Il convient maintenant de nous rappeler ce qu’est une cause en général : la modification antécédente qui rend nécessaire la modification conséquente. Jamais aucune cause au monde ne tire son effet entièrement d’elle-même, c’est-à-dire ne le crée ex nihilo. Il y a toujours une matière sur laquelle elle s’exerce, et elle ne fait qu’occasionner à un moment, en un lieu, et sur un être donnés, une modification qui est toujours conforme à la nature de cet être, et dont la possibilité devait donc préexister en lui.

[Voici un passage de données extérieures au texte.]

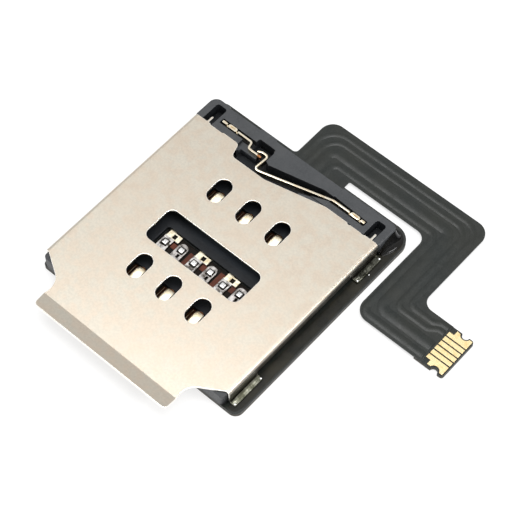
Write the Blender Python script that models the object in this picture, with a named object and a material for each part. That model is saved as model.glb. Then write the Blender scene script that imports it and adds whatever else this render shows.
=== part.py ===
"""A micro-SIM card socket on a flex circuit with a Z-shaped tail.

Lengths are in metres. X runs across the card slot, the card goes in along +Y, and Z points up,
from the board side to the cover. The origin is under the middle of the six contacts, on the
underside of the socket stiffener. Pieces that touch in the real socket keep FIT_GAP between them.
"""

import bpy
import bmesh
from math import acos, atan2, ceil, cos, pi, radians, sin, tan
from mathutils import Matrix, Vector
from mathutils.geometry import delaunay_2d_cdt

# Contact grid
CONTACT_PITCH = 0.00254
CONTACT_ROW_SPACING = 0.00762

# Layers, from the bottom up
STIFFENER_THICKNESS = 0.00020
FILM_THICKNESS = 0.00015
FLOOR_THICKNESS = 0.00028
BAY_HEIGHT = 0.00085
SHEET_THICKNESS = 0.00015
FIT_GAP = 0.00002

# Cover
COVER_WIDTH = 0.01600
COVER_REAR = 0.00745
COVER_SIDE_LENGTH = 0.01435
COVER_BEND_RADIUS = 0.00028
COVER_WALL_DEPTH = 0.00078
CORNER_DEPTH = 0.00235
CORNER_ARC_RADIUS = 0.00127
CORNER_ARC_INSET = 0.00105
CORNER_ARC_AHEAD = 0.00195
LIP_LENGTH = 0.00110
LIP_ANGLE = radians(20.0)
LIP_FLARE = 0.00010
LIP_CORNER_RADIUS = 0.00030
LIP_BEND_RADIUS = 0.00030
WINDOW_WIDTH = 0.00118
WINDOW_LENGTH = 0.00198
SOLDER_WINDOW_WIDTH = 0.00803
SOLDER_WINDOW_LENGTH = 0.00272
SOLDER_WINDOW_AHEAD = 0.00058
SOLDER_WINDOW_RADIUS = 0.00052
TAB_WIDTH = 0.00015
TAB_LENGTH = 0.00050
LEFT_TAB_INSET = 0.00103
RIGHT_TAB_INSET = 0.00070
FOOT_REACH = 0.00042
FOOT_BEND_RADIUS = 0.00010
REAR_FOOT_LENGTH = 0.00240
REAR_FOOT_SETBACK = 0.00015
FRONT_FOOT_LENGTH = 0.00260
REAR_NOTCH_DEPTH = 0.00103
REAR_NOTCH_LEFT = -0.00410
REAR_NOTCH_FLOOR_LEFT = -0.00378
REAR_NOTCH_FLOOR_RIGHT = -0.00095
REAR_NOTCH_RIGHT = 0.00352
REAR_NOTCH_RADIUS = 0.00035
REAR_NOTCH_SLANT_RADIUS = 0.00120

# Housing
BAY_WIDTH = 0.01230
BAY_STOP = 0.00700
HOUSING_SIDE_CLEARANCE = 0.00005
HOUSING_REAR_DEPTH = 0.00182
HOUSING_TOP_DROP = 0.00005
HOUSING_CORNER_RADIUS = 0.00060
HOUSING_FRONT_RADIUS = 0.00030
LEFT_BLOCK_WIDTH = 0.00155
LEFT_BLOCK_SLANT = 0.00015
HOUSING_RIGHT_BULGE = 0.00005
RIGHT_BLOCK_LEFT = 0.00342
RIGHT_BLOCK_DROP = 0.00005
RIGHT_BLOCK_RADIUS = 0.00040
REAR_STEP_HEIGHT = 0.00015
REAR_STEP_LEFT = -0.00372
REAR_STEP_LENGTH = 0.00128
LEFT_POCKET_INSET = 0.00060
LEFT_POCKET_WIDTH = 0.00084
LEFT_POCKET_WALL = 0.00024
RIGHT_POCKET_INSET = 0.00052
RIGHT_POCKET_WIDTH = 0.00078
RIGHT_POCKET_WALL = 0.00034
POCKET_RADIUS = 0.00020
FLOOR_WINDOW_LENGTH = 0.00215
FLOOR_WINDOW_REAR = 0.00005
FLOOR_WINDOW_RADIUS = 0.00020
WINDOW_LEFT_MARGIN = 0.00025
WINDOW_RIGHT_MARGIN = 0.00025
TONGUE_SLOT_CLEARANCE = 0.00012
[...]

Par conséquent chaque effet est la résultante de deux facteurs, un intérieur et un extérieur : l’énergie naturelle et originelle de la matière sur laquelle agit la force en question, et la cause déterminante, qui oblige cette énergie à se réaliser, en passant de la puissance à l’acte. Cette énergie primitive est présupposée par toute idée de causalité et par toute explication qui s’y rapporte aussi une explication de ce genre, quelle qu’elle soit, n’explique jamais tout, mais laisse toujours en dernière analyse quelque chose d’inexplicable. C’est ce que nous constatons à chaque instant dans la physique et la chimie.